À espera de Tonico
Guimarães: "violentar o design do mistério dá sensação de poder"
Quando a Trip #219 estiver nas bancas, meu neto já estará no quarto dele - todo azul. Graças à tecnologia, já sabemos o sexo do Bebê antes dele nascer. Antigamente o que havia era mistério, torcida e crendice
Caro Paulo,
Pode deixar que te dou notícias assim que a Shubi der à luz o meu neto Tonico. Com certeza, quando esta edição Barriga da nossa Trip estiver nas bancas, o Tonico já estará no quarto dele, que foi preparado para receber um menino. Tudo azul, desde o começo da gravidez, porque, graças à tecnologia, atualmente a gente fica sabendo o que se passa na barriga da mãe. A “luz” chega ao menino antes de ele chegar à luz.
Eu disse “com certeza”? Pois é, antigamente eu diria “se Deus quiser”. Na época em que meus filhos nasceram a gente sabia que não sabia. Não se tinha noção do sexo da criança até que ela nascesse. O que a gente tinha era torcida. E mistério. E apostas. E crendices: barriga pontuda, menino! Redonda, menina! Mas, principalmente, a incerteza nos inspirava cuidado e cautela. Por exemplo, uma banalidade: a gente convivia com dois nomes durante nove meses, um para menino e outro para menina.
Eu acho genial entrar na barriga da mãe e descobrir tudo o que a natureza esconde by design. Com essas informações salvamos vidas, curamos doenças, planejamos, criamos condição de maior controle e comando do processo.

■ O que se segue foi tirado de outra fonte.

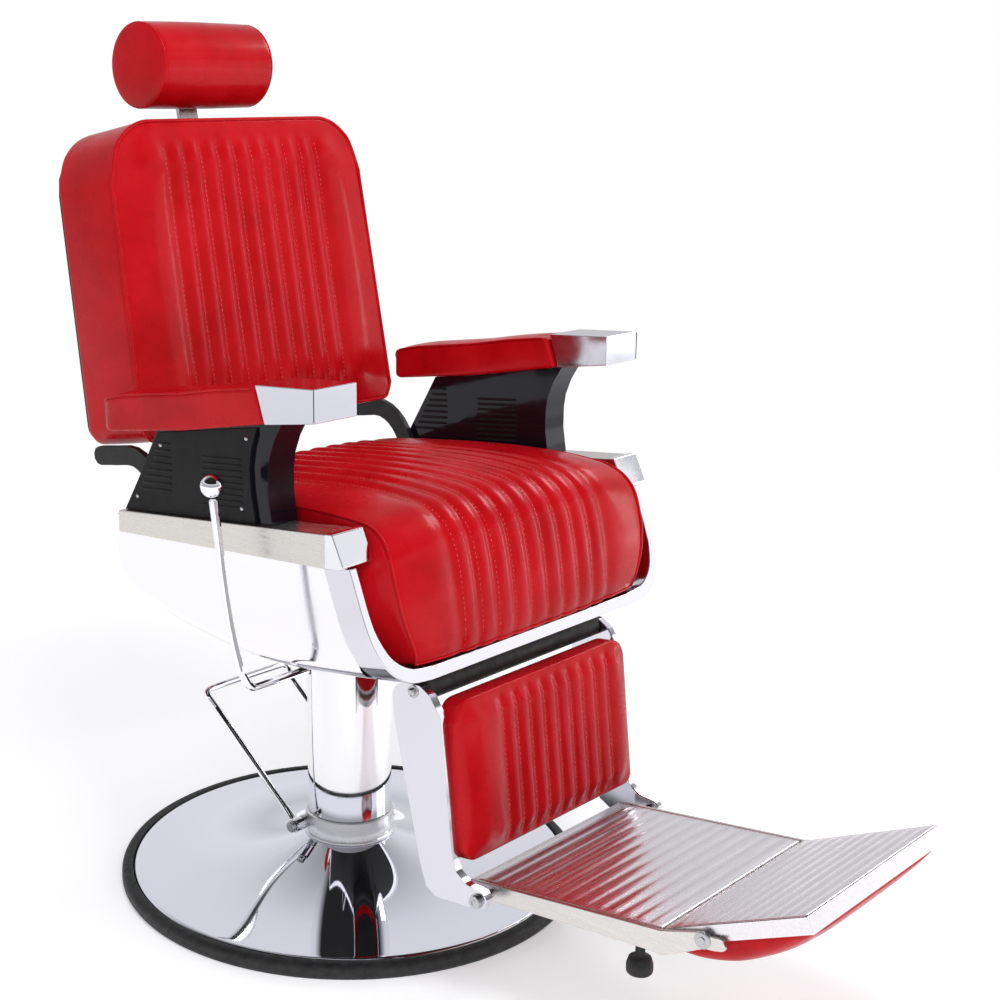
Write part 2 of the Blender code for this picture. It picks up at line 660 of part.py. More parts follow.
def make_headrest():
    piece("headrest_post", back_box((-0.0175, 0.195, -0.1100), (0.0175, 0.425, -0.1020)), "steel", "headrest")
    half = 0.107
    edge = 0.012
    profile = [(0, -half), (HEADREST_R - edge, -half), (HEADREST_R - 0.0035, -half + 0.0035),
               (HEADREST_R, -half + edge), (HEADREST_R, half - edge), (HEADREST_R - 0.0035, half - 0.0035),
               (HEADREST_R - edge, half), (0, half)]
    obj = piece("headrest_cushion", turned(profile, 28, HEADREST_AXIS, "X"), "red_vinyl", "headrest")
    cut(obj, back_box((-0.0180, 0.300, -0.1105), (0.0180, 0.430, -0.1015)))


def make_back_arms():
    """Curved bars from the recline shaft, up between cushion and rail, to under the backrest."""
    middle = smooth_path([(BACK_AXIS.y, BACK_AXIS.z), (0.1080, 0.585), (0.1330, 0.628), (0.1680, 0.6480),
                          (0.2100, 0.6440), (0.2440, 0.6390)], 3)
    for side, word in ((1, "left"), (-1, "right")):
        outer = mirrored_x(0.2465, 0.2555, side)
        obj = piece(f"back_arm_{word}", side_prism(strap(middle, 0.027), *outer), "black_steel", "back")
        lug = LUG_AXIS if side > 0 else STRUT_LUG
        join(obj, side_prism(strap([(BACK_AXIS.y, BACK_AXIS.z), (lug.y, lug.z)], 0.020), *outer))
        join(obj, rod_x(lug, 0.0045, *mirrored_x(0.1970, 0.2480, side), 14))
        cut(obj, rod_x(BACK_AXIS, 0.0082, *mirrored_x(0.2400, 0.2600, side), 16))


# ---------------------------------------------------------------- leg rest and footboard


def make_leg_arms():
    outline = [(-0.2690, 0.4080), (-0.2840, 0.4170), (-0.3100, 0.4180), (-0.3280, 0.4080), (-0.3450, 0.3840),
               (-0.3550, 0.3050), (-0.3670, 0.2060), (-0.3750, 0.1850), (-0.3930, 0.1740), (-0.4180, 0.1720),
               (-0.4255, 0.1640), (-0.4220, 0.1520), (-0.4050, 0.1460), (-0.3420, 0.1390), (-0.3250, 0.1480),
               (-0.3130, 0.1800), (-0.2870, 0.2850), (-0.2680, 0.3600), (-0.2640, 0.3950)]
    for side, word in ((1, "left"), (-1, "right")):
        obj = piece(f"leg_arm_{word}", side_prism(outline, *mirrored_x(LEG_ARM_IN, LEG_ARM_OUT, side)),
                    "chrome", "legrest")
        through = mirrored_x(0.175, 0.205, side)
        cut(obj, rod_x(LEG_AXIS, 0.0064, *through, 16))
        cut(obj, rod_x(FOOT_AXIS, 0.0060, *through, 16))
    piece("leg_shaft", rod_x(LEG_AXIS, 0.0060, -0.1970, 0.1970, 16), "steel", "legrest")
    obj = piece("foot_shaft", rod_x(FOOT_AXIS, 0.0055, -0.2010, 0.2010, 16), "steel", "legrest")
    for side in (1, -1):
        join(obj, rod_x(FOOT_AXIS, 0.0085, *mirrored_x(0.1956, 0.2010, side), 12))


PAD_MIDDLE = Vector((0, -0.3375, 0.2940))
PAD_UP = Vector((0, math.sin(LEG_TILT), math.cos(LEG_TILT)))
PAD_OUT = Vector((0, -math.cos(LEG_TILT), math.sin(LEG_TILT)))


def pad_ring(inset, out, top=0.1060, bottom=-0.1060):
    corners = [(-0.1815 + inset, bottom + inset), (0.1815 - inset, bottom + inset),
               (0.1815 - inset, top - inset), (-0.1815 + inset, top - inset)]
    outline = rounded(corners, [0.014, 0.014, 0.026, 0.026], 3)
    return [PAD_MIDDLE + Vector((x, 0, 0)) + PAD_UP * up + PAD_OUT * out for x, up in outline]


def make_calf():
    board = [pad_ring(0.0150, -0.0085, 0.085, -0.090), pad_ring(0.0150, -0.0004, 0.085, -0.090)]
    piece("calf_board", loft(board), "black_steel", "legrest")
    stations = ((0.004, 0), (0, 0.006), (0, 0.022), (0.003, 0.030), (0.010, 0.037), (0.030, 0.041))
    rings = [pad_ring(inset, out) for inset, out in stations]
    piece("calf_pad", loft(rings), "red_vinyl", "legrest")


def make_foot_plate():
    rear = (-0.3740, 0.1642)
    front = (-0.6575, 0.1980)
    deep = 0.0175
    slab = [rear, front, (front[0] + 0.002, front[1] - deep), (rear[0] - 0.002, rear[1] - deep)]
    obj = piece("foot_plate", side_prism(slab, -TREAD_HALF - 0.001, TREAD_HALF + 0.001), "tread", "footplate")
    cheek = [(-0.3735, 0.1650), (-0.6600, 0.1992), (-0.7160, 0.2180), (-0.7240, 0.2155), (-0.7270, 0.2080),
             (-0.7220, 0.1995), (-0.6640, 0.1740), (-0.6520, 0.1770), (-0.3755, 0.1440)]
    ear = [(-0.7160, 0.2185), (-0.7160, 0.1960), (-0.7400, 0.2010), (-0.7470, 0.2085), (-0.7440, 0.2165),
           (-0.7330, 0.2205)]
    for side in (1, -1):
        outer = mirrored_x(TREAD_HALF + 0.0005, CHEEK_OUT, side)
        join(obj, side_prism(cheek, *outer))
        join(obj, side_prism(ear, *outer))
        cut(obj, rod_x(FLIP_AXIS, 0.0046, *mirrored_x(0.155, 0.170, side), 14))
    cut(obj, rod_x(FOOT_AXIS, 0.0060, -0.170, 0.170, 16))
    for side, word in ((1, "left"), (-1, "right")):
        bottom = 0.1080
        seat = 0.1730
        bumper = [(0, bottom), (0.0150, bottom), (0.0165, bottom + 0.003), (0.0165, bottom + 0.013),
                  (0.0140, bottom + 0.021), (0.0060, bottom + 0.022), (0.0060, seat), (0, seat)]
        piece(f"foot_bumper_{word}", turned(bumper, 16, (side * 0.125, -0.607, 0)), "rubber", "footplate")


FLIP_AHEAD = Vector((0, -math.cos(FLIP_TILT), math.sin(FLIP_TILT)))
FLIP_NORMAL = Vector((0, math.sin(FLIP_TILT), math.cos(FLIP_TILT)))


def on_flip(x, ahead, lift):
    return FLIP_AXIS + Vector((x, 0, 0)) + FLIP_AHEAD * ahead + FLIP_NORMAL * lift


def make_flip():
    outline = [(-0.0545, 0.0143), (0.1400, 0.0143), (0.1425, -0.0055), (-0.0525, -0.0055)]
    half = TREAD_HALF - 0.001
    rings = [[on_flip(x, a, n) for a, n in outline] for x in (half, -half)]
    obj = piece("flip_plate", loft(rings), "tread", "flip")
    for side in (1, -1):
        join(obj, rod_x(FLIP_AXIS, 0.0040, *mirrored_x(0.150, 0.1680, side), 14))
    rings = []
    for x, share in ((0.148, 0.35), (0.144, 0.72), (0.125, 0.92), (0.07, 1), (0, 1)):
        rings.append(flip_pad_ring(x, share))
    mirror = [flip_pad_ring(-x, s) for x, s in ((0.07, 1), (0.125, 0.92), (0.144, 0.72), (0.148, 0.35))]
    piece("flip_pad", loft(rings + mirror), "red_vinyl", "flip")


def flip_pad_ring(x, share):
    """The pillow under the flip plate: flat against it, bulging down and back towards the hinge."""
    top = -0.0062
    belly = [(-0.068, -0.022), (-0.060, -0.034), (-0.038, -0.044), (0.000, -0.0475), (0.040, -0.0445),
             (0.080, -0.0360), (0.112, -0.0245), (0.130, -0.014)]
    ring = [(-0.050, top), *[(a * (0.9 + 0.1 * share), top + (n - top) * share) for a, n in belly], (0.134, top)]
    return [on_flip(x, a, n) for a, n in ring]


def main():
    clear_scene()
    make_materials()
    pivot("base", Vector((0, 0, 0)))
    pivot("pedal", PEDAL_AXIS, "base")
    pivot("lift", Vector((0, 0, 0)), "base")
    pivot("seat", SEAT_AXIS, "lift")
    pivot("back", BACK_AXIS, "seat")
    pivot("headrest", HEADREST_AXIS, "back")
    pivot("drag_link", LUG_AXIS, "back")
    pivot("strut", STRUT_AXIS, "seat")
    pivot("strut_rod", STRUT_AXIS, "strut")
    pivot("lever", LEVER_AXIS, "seat")
    pivot("legrest", LEG_AXIS, "seat")
    pivot("footplate", FOOT_AXIS, "legrest")
    pivot("flip", FLIP_AXIS, "footplate")
    make_base()
    make_pedal()
    make_lift()
    make_hub()
    make_shell()
    make_trim()
    make_rails()
    make_seat_board()
    make_seat_cushion()
    make_arms()
    make_back_shaft()
    make_leg_bracket()
    make_strut_anchor()
    make_strut()
    make_drag_link()
    make_lever()
    make_back()
    make_headrest()
    make_back_arms()
    make_leg_arms()
    make_calf()
    make_foot_plate()
    make_flip()


main()
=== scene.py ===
"""The looks of the hydraulic barber chair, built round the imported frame. Metres, +Z up. The front of the
chair faces -Y and the sitter's right, the side nearer the camera, is at -X."""

import json
import math

import bmesh
import bpy
import numpy as np
from mathutils import Matrix, Vector
from mathutils.bvhtree import BVHTree

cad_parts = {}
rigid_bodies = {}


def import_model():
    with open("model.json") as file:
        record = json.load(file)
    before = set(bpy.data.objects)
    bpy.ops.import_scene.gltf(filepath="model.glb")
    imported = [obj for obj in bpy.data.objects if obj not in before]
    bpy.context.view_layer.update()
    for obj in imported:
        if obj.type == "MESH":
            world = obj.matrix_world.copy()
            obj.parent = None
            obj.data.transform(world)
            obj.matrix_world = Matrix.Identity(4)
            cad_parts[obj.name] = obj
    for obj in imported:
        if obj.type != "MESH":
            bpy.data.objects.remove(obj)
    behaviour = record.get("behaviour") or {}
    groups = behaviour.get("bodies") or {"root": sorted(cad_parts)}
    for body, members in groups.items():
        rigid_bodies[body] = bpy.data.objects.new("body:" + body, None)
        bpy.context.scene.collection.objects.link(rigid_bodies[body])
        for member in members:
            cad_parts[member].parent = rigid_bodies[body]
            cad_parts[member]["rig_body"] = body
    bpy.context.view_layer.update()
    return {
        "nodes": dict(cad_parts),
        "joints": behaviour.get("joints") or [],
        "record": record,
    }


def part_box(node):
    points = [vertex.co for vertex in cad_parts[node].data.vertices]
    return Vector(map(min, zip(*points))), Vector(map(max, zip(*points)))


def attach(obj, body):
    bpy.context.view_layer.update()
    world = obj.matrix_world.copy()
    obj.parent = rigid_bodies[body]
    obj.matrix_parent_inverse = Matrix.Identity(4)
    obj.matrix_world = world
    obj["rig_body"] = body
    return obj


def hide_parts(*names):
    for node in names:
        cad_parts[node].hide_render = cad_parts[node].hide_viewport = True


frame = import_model()
NODES = frame["nodes"]
JOINTS = {joint["name"]: joint for joint in frame["joints"]}
SLOT = {row["node"]: row["material_slot"] for row in frame["record"]["subparts"]}
SIDES = ((1, "left"), (-1, "right"))

CHANNEL_PITCH = 0.033
SEAT_GROOVES = [CHANNEL_PITCH * (i - 4.5) for i in range(10)]
BACK_GROOVES = [CHANNEL_PITCH * (i - 4.5) for i in range(10)]
CALF_GROOVES = [0.0285 * (i - 4) + 0.018 for i in range(9)]
SIM_FRAMES = 20
NOTCH = (0.2435, 0.2585)
FLOOR_GLOW = 0.30
ROOM_LIGHT = 0.40


# ---------------------------------------------------------------- materials


class Surface:
    """A node material with a Principled shader and short calls for the patterns that drive it."""

    def __init__(self, name, colour, roughness, metallic=0.0):
        self.material = bpy.data.materials.new(name)
        self.material.use_nodes = True
        self.material.diffuse_color = (*colour, 1)
        self.tree = self.material.node_tree
        self.shader = self.tree.nodes["Principled BSDF"]
        self.set("Base Color", (*colour, 1))
        self.set("Roughness", roughness)
        self.set("Metallic", metallic)
        self.place = self.tree.nodes.new("ShaderNodeTexCoord").outputs["Object"]
        self.normal = None

    def set(self, name, value):
        """Gives a shader input a fixed value, or links it to another node's output."""
        if isinstance(value, bpy.types.NodeSocket):
            self.tree.links.new(value, self.shader.inputs[name])
        else:
            self.shader.inputs[name].default_value = value

    def stretched(self, scale):
        mapping = self.tree.nodes.new("ShaderNodeMapping")
        mapping.inputs["Scale"].default_value = scale
        self.tree.links.new(self.place, mapping.inputs["Vector"])
        return mapping.outputs["Vector"]

    def noise(self, scale, detail=3, roughness=0.5, stretch=(1, 1, 1)):
        node = self.tree.nodes.new("ShaderNodeTexNoise")
        node.inputs["Scale"].default_value = scale
        node.inputs["Detail"].default_value = detail
        node.inputs["Roughness"].default_value = roughness
        self.tree.links.new(self.stretched(stretch), node.inputs["Vector"])
        return node.outputs["Fac"]

    def cells(self, scale, stretch=(1, 1, 1)):
        node = self.tree.nodes.new("ShaderNodeTexVoronoi")
        node.inputs["Scale"].default_value = scale
        self.tree.links.new(self.stretched(stretch), node.inputs["Vector"])
        return node.outputs["Distance"]

    def spread(self, value, low, high, start=0.0, end=1.0):
        """Maps a 0..1 pattern to low..high."""
        node = self.tree.nodes.new("ShaderNodeMapRange")
        node.inputs["From Min"].default_value = start
        node.inputs["From Max"].default_value = end
        node.inputs["To Min"].default_value = low
        node.inputs["To Max"].default_value = high
        self.tree.links.new(value, node.inputs["Value"])
        return node.outputs["Result"]

    def tint(self, value, stops):
        node = self.tree.nodes.new("ShaderNodeValToRGB")
        ramp = node.color_ramp
        while len(ramp.elements) < len(stops):
            ramp.elements.new(0.5)
        for element, (place, colour) in zip(ramp.elements, stops):
            element.position = place
            element.color = (*colour, 1)
        self.tree.links.new(value, node.inputs["Fac"])
        return node.outputs["Color"]

    def bump(self, height, strength, distance):
        """Adds a bump layer over the ones before it."""
        node = self.tree.nodes.new("ShaderNodeBump")
        node.inputs["Strength"].default_value = strength
        node.inputs["Distance"].default_value = distance
        self.tree.links.new(height, node.inputs["Height"])
        if self.normal:
            self.tree.links.new(self.normal, node.inputs["Normal"])
        self.normal = node.outputs["Normal"]
        self.set("Normal", self.normal)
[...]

Mas justamente nessa hora de maior conhecimento e certeza começa a minha inquietação.
Violentar o design do mistério dá sensação de poder. A sensação de poder leva à arrogância. E a arrogância leva ao risco e à derrota. Esse roteiro é velho conhecido de nosso cotidiano.
Outro dia, um amigo de meus filhos, desses amigos tão queridos há tanto tempo que também são filhos, grávido de 14 semanas, passava o feriado prolongado com sua mulher fora da cidade. A futura mamãe teve um sangramento suspeito no primeiro dia e outro no segundo dia. Nas duas vezes o médico disse que não era preocupante, que era para tomar um remédio e tudo bem. No terceiro dia, outro sangramento e o médico não mudou de atitude. O pai, preocupado, ligou para um amigo médico que mandou voltar urgentemente para São Paulo, onde perderam o bebê.
Sabe do que essa criança morreu? De arrogância! Arrogância da autoridade médica em achar que sabe tudo e por isso tem o comando e o controle da situação. Ilusão! Mesmo que não saiba tudo, o doutor acha que tem uma margem de segurança para correr riscos em nome do que sabe. Esse cara não sabe que não sabe o que não sabe e põe a vida em risco.
Luz que cega
Todo dia vemos autoridades arrogantes, públicas e privadas, negando risco em função das probabilidades conhecidas, quando o perigo está justamente naquilo que não sabemos que não sabemos. Vide crises financeiras, ambientais e epidemias de saúde. O conhecimento é luz que ilumina, mas também cega porque nos desumaniza, nos ilude com a sensação de um poder que nós, humanos, não temos nem somos capazes de ter. A gente foi feito para saber que não sabe o que não sabe. Aí mora a humildade. E a vida.
Não somos condutores nem atores principais desse drama. Somos humildes coadjuvantes e, enquanto não entendermos isso, o conhecimento será instrumento de desgraça, e não de graça.
Legal poder observar algo tão cotidiano e banal como uma misteriosa barriga cheia de criança e segredos para reconhecer que um segredo revelado é apenas a evidência do imenso mistério que é a vida.
O Tonico está bem, graças a Deus. E o casal amigo vai ter mais filhos, se Deus quiser, e se trocarem de médico. Não estou transferindo para Deus uma tarefa que é nossa. Na verdade, nem sei se ele existe. O que sei é que não sei se ele existe.
Fica com o abraço do avô do Tonico, da Tetê e do Joca. Que essas crianças saibam que não sabem o que não sabem para poder usufruir dessa imensa e generosa barriga cheia de gente e mistério que chamamos de planeta Terra.